**WRITTEN REQUEST**
Copy out all the data, word for word.

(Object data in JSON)
## start

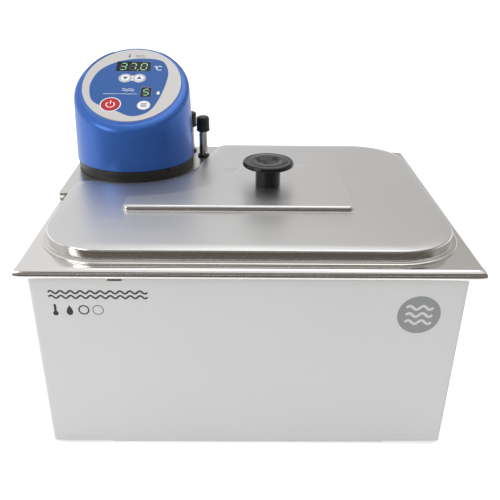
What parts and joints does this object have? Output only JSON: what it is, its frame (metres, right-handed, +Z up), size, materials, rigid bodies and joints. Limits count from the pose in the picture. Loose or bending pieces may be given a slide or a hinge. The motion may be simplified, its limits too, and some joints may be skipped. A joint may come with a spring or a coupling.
{
  "type": "circulating water bath",
  "caption": "Heated circulating water bath: a steel tank in a boxed casing, a lift-off steel lid with a knob, and a round pump head with a slanted keypad.",
  "frame": {"origin": "on the bench, under the middle of the tank's rim", "axes": "+X to the right along the long side, +Y to the back, +Z up"},
  "size_m": [0.325, 0.265, 0.2624],
  "materials": {
    "pan_steel": "deep-drawn stainless steel, satin inside, brushed on the rim",
    "casing_paint": "semi-matt pale grey powder coat",
    "bridge_steel": "satin stainless sheet",
    "base_sheet": "galvanised tray, dull grey",
    "foot_rubber": "black pads",
    "insulation": "mineral wool mat",
    "seal_rubber": "black sheet rubber",
    "base_plastic": "black moulding, fine texture",
    "housing_plastic": "blue moulding, satin",
    "panel_film": "printed film, light grey with a blue field",
    "red_key": "printed red key",
    "arrow_key": "printed blue key",
    "white_key": "printed white key",
    "display_window": "dark smoked window over digits",
    "circuit_board": "green laminate",
    "component_black": "moulded components",
    "spacer_plastic": "natural nylon",
    "pin_brass": "bright contacts",
    "motor_steel": "motor can, grey",
    "bright_steel": "bright stainless rod and tube",
    "fastener_steel": "plain stainless fasteners",
    "pump_plastic": "black glass-filled moulding",
    "lid_steel": "satin stainless sheet, pressed and hemmed",
    "knob_plastic": "black moulding, satin gloss",
    "cap_rubber": "soft black caps"
  },
  "bodies": {
    "bath": {"bath_pan": "pan_steel", "casing": "casing_paint", "casing_screws": "fastener_steel", "base_plate": "base_sheet", "feet": "foot_rubber", "insulation_base": "insulation", "insulation_wrap": "insulation", "bridge_plate": "bridge_steel", "head_gasket": "seal_rubber", "head_base": "base_plastic", "base_screws": "fastener_steel", "head_housing": "housing_plastic", "side_screws": "fastener_steel", "keypad_panel": "panel_film", "temperature_display": "display_window", "flow_display": "display_window", "control_board": "circuit_board", "board_standoffs": "spacer_plastic", "key_switches": "component_black", "power_board": "circuit_board", "power_transformer": "component_black", "mains_inlet": "component_black", "inlet_pins": "pin_brass", "pump_motor": "motor_steel", "pump_stem": "bright_steel", "shaft_bush": "spacer_plastic", "pump_housing": "pump_plastic", "pump_cover": "pump_plastic", "pump_cover_screws": "fastener_steel", "heater_coil": "bright_steel", "temperature_probe": "bright_steel", "level_stem": "bright_steel", "gland_nuts": "fastener_steel", "outlet_tube": "bright_steel", "return_tube": "bright_steel", "tube_grommets": "seal_rubber", "tube_nuts": "fastener_steel"},
    "lid": {"lid_shell": "lid_steel", "lid_knob": "knob_plastic", "knob_washer": "fastener_steel", "knob_screw": "fastener_steel"},
    "pump_rotor": {"pump_shaft": "bright_steel", "impeller": "pump_plastic"},
    "float": {"level_float": "spacer_plastic"},
    "power_key": {"power_button": "red_key"},
    "down_key": {"down_button": "arrow_key"},
    "up_key": {"up_button": "arrow_key"},
    "mode_key": {"mode_button": "white_key"},
    "outlet_plug": {"outlet_cap": "cap_rubber"},
    "return_plug": {"return_cap": "cap_rubber"}
  },
  "joints": [
    {"name": "lid_lift", "type": "slide", "parent": "bath", "child": "lid", "axis": [0, 0, 1], "range_m": [0, 0.12]},
    {"name": "pump_spin", "type": "hinge", "parent": "bath", "child": "pump_rotor", "pos_m": [-0.1055, 0.0707, 0.1], "axis": [0, 0, 1], "continuous": true},
    {"name": "float_rise", "type": "slide", "parent": "bath", "child": "float", "axis": [0, 0, 1], "range_m": [0, 0.008]},
    {"name": "power_key_press", "type": "slide", "parent": "bath", "child": "power_key", "axis": [0, 0.4509, -0.8926], "range_m": [0, 0.0006], "stiffness_N_per_m": 400, "springref_m": -0.0005},
    {"name": "down_key_press", "type": "slide", "parent": "bath", "child": "down_key", "axis": [0, 0.4509, -0.8926], "range_m": [0, 0.0006], "stiffness_N_per_m": 400, "springref_m": -0.0005},
    {"name": "up_key_press", "type": "slide", "parent": "bath", "child": "up_key", "axis": [0, 0.4509, -0.8926], "range_m": [0, 0.0006], "stiffness_N_per_m": 400, "springref_m": -0.0005},
    {"name": "mode_key_press", "type": "slide", "parent": "bath", "child": "mode_key", "axis": [0, 0.4509, -0.8926], "range_m": [0, 0.0006], "stiffness_N_per_m": 400, "springref_m": -0.0005},
    {"name": "outlet_cap_pull", "type": "slide", "parent": "bath", "child": "outlet_plug", "axis": [0, 0, 1], "range_m": [0, 0.03]},
    {"name": "return_cap_pull", "type": "slide", "parent": "bath", "child": "return_plug", "axis": [0, 0, 1], "range_m": [0, 0.03]}
  ]
}
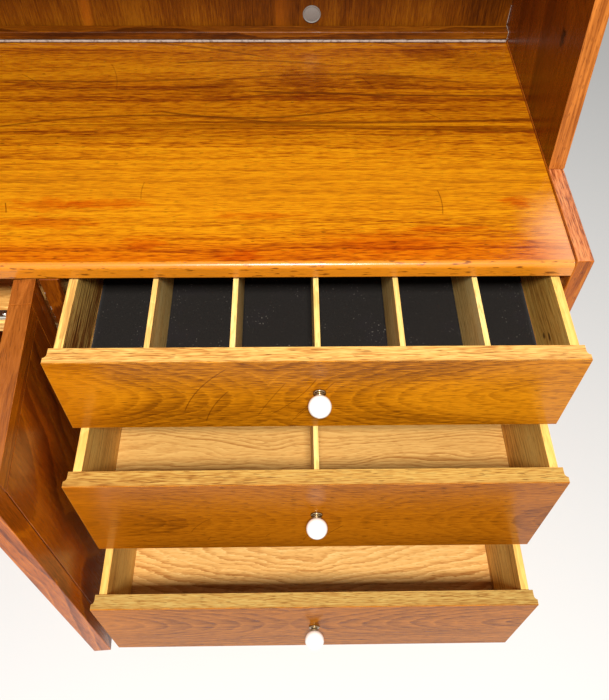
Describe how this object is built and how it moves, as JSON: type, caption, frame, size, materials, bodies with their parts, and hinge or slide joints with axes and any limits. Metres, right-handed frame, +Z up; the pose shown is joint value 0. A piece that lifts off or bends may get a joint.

## end

**ANSWER TO THE TASK**
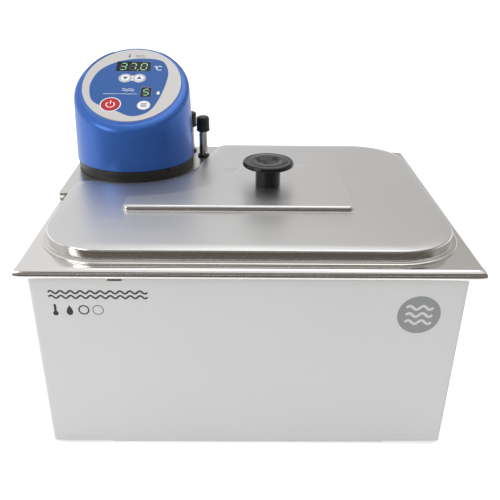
What parts and joints does this object have? Output only JSON: what it is, its frame (metres, right-handed, +Z up), size, materials, rigid bodies and joints. Limits count from the pose in the picture. Loose or bending pieces may be given a slide or a hinge. The motion may be simplified, its limits too, and some joints may be skipped. A joint may come with a spring or a coupling.
{
  "type": "circulating water bath",
  "caption": "Heated circulating water bath: a steel tank in a boxed casing, a lift-off steel lid with a knob, and a round pump head with a slanted keypad.",
  "frame": {"origin": "on the bench, under the middle of the tank's rim", "axes": "+X to the right along the long side, +Y to the back, +Z up"},
  "size_m": [0.325, 0.265, 0.2624],
  "materials": {
    "pan_steel": "deep-drawn stainless steel, satin inside, brushed on the rim",
    "casing_paint": "semi-matt pale grey powder coat",
    "bridge_steel": "satin stainless sheet",
    "base_sheet": "galvanised tray, dull grey",
    "foot_rubber": "black pads",
    "insulation": "mineral wool mat",
    "seal_rubber": "black sheet rubber",
    "base_plastic": "black moulding, fine texture",
    "housing_plastic": "blue moulding, satin",
    "panel_film": "printed film, light grey with a blue field",
    "red_key": "printed red key",
    "arrow_key": "printed blue key",
    "white_key": "printed white key",
    "display_window": "dark smoked window over digits",
    "circuit_board": "green laminate",
    "component_black": "moulded components",
    "spacer_plastic": "natural nylon",
    "pin_brass": "bright contacts",
    "motor_steel": "motor can, grey",
    "bright_steel": "bright stainless rod and tube",
    "fastener_steel": "plain stainless fasteners",
    "pump_plastic": "black glass-filled moulding",
    "lid_steel": "satin stainless sheet, pressed and hemmed",
    "knob_plastic": "black moulding, satin gloss",
    "cap_rubber": "soft black caps"
  },
  "bodies": {
    "bath": {"bath_pan": "pan_steel", "casing": "casing_paint", "casing_screws": "fastener_steel", "base_plate": "base_sheet", "feet": "foot_rubber", "insulation_base": "insulation", "insulation_wrap": "insulation", "bridge_plate": "bridge_steel", "head_gasket": "seal_rubber", "head_base": "base_plastic", "base_screws": "fastener_steel", "head_housing": "housing_plastic", "side_screws": "fastener_steel", "keypad_panel": "panel_film", "temperature_display": "display_window", "flow_display": "display_window", "control_board": "circuit_board", "board_standoffs": "spacer_plastic", "key_switches": "component_black", "power_board": "circuit_board", "power_transformer": "component_black", "mains_inlet": "component_black", "inlet_pins": "pin_brass", "pump_motor": "motor_steel", "pump_stem": "bright_steel", "shaft_bush": "spacer_plastic", "pump_housing": "pump_plastic", "pump_cover": "pump_plastic", "pump_cover_screws": "fastener_steel", "heater_coil": "bright_steel", "temperature_probe": "bright_steel", "level_stem": "bright_steel", "gland_nuts": "fastener_steel", "outlet_tube": "bright_steel", "return_tube": "bright_steel", "tube_grommets": "seal_rubber", "tube_nuts": "fastener_steel"},
    "lid": {"lid_shell": "lid_steel", "lid_knob": "knob_plastic", "knob_washer": "fastener_steel", "knob_screw": "fastener_steel"},
    "pump_rotor": {"pump_shaft": "bright_steel", "impeller": "pump_plastic"},
    "float": {"level_float": "spacer_plastic"},
    "power_key": {"power_button": "red_key"},
    "down_key": {"down_button": "arrow_key"},
    "up_key": {"up_button": "arrow_key"},
    "mode_key": {"mode_button": "white_key"},
    "outlet_plug": {"outlet_cap": "cap_rubber"},
    "return_plug": {"return_cap": "cap_rubber"}
  },
  "joints": [
    {"name": "lid_lift", "type": "slide", "parent": "bath", "child": "lid", "axis": [0, 0, 1], "range_m": [0, 0.12]},
    {"name": "pump_spin", "type": "hinge", "parent": "bath", "child": "pump_rotor", "pos_m": [-0.1055, 0.0707, 0.1], "axis": [0, 0, 1], "continuous": true},
    {"name": "float_rise", "type": "slide", "parent": "bath", "child": "float", "axis": [0, 0, 1], "range_m": [0, 0.008]},
    {"name": "power_key_press", "type": "slide", "parent": "bath", "child": "power_key", "axis": [0, 0.4509, -0.8926], "range_m": [0, 0.0006], "stiffness_N_per_m": 400, "springref_m": -0.0005},
    {"name": "down_key_press", "type": "slide", "parent": "bath", "child": "down_key", "axis": [0, 0.4509, -0.8926], "range_m": [0, 0.0006], "stiffness_N_per_m": 400, "springref_m": -0.0005},
    {"name": "up_key_press", "type": "slide", "parent": "bath", "child": "up_key", "axis": [0, 0.4509, -0.8926], "range_m": [0, 0.0006], "stiffness_N_per_m": 400, "springref_m": -0.0005},
    {"name": "mode_key_press", "type": "slide", "parent": "bath", "child": "mode_key", "axis": [0, 0.4509, -0.8926], "range_m": [0, 0.0006], "stiffness_N_per_m": 400, "springref_m": -0.0005},
    {"name": "outlet_cap_pull", "type": "slide", "parent": "bath", "child": "outlet_plug", "axis": [0, 0, 1], "range_m": [0, 0.03]},
    {"name": "return_cap_pull", "type": "slide", "parent": "bath", "child": "return_plug", "axis": [0, 0, 1], "range_m": [0, 0.03]}
  ]
}
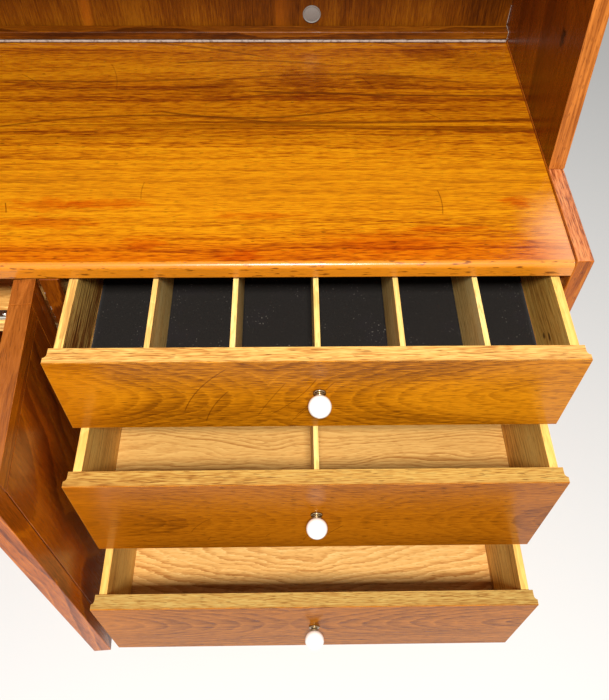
Describe how this object is built and how it moves, as JSON: type, caption, frame, size, materials, bodies with their parts, and hinge or slide joints with axes and any limits. Metres, right-handed frame, +Z up; the pose shown is joint value 0. A piece that lifts off or bends may get a joint.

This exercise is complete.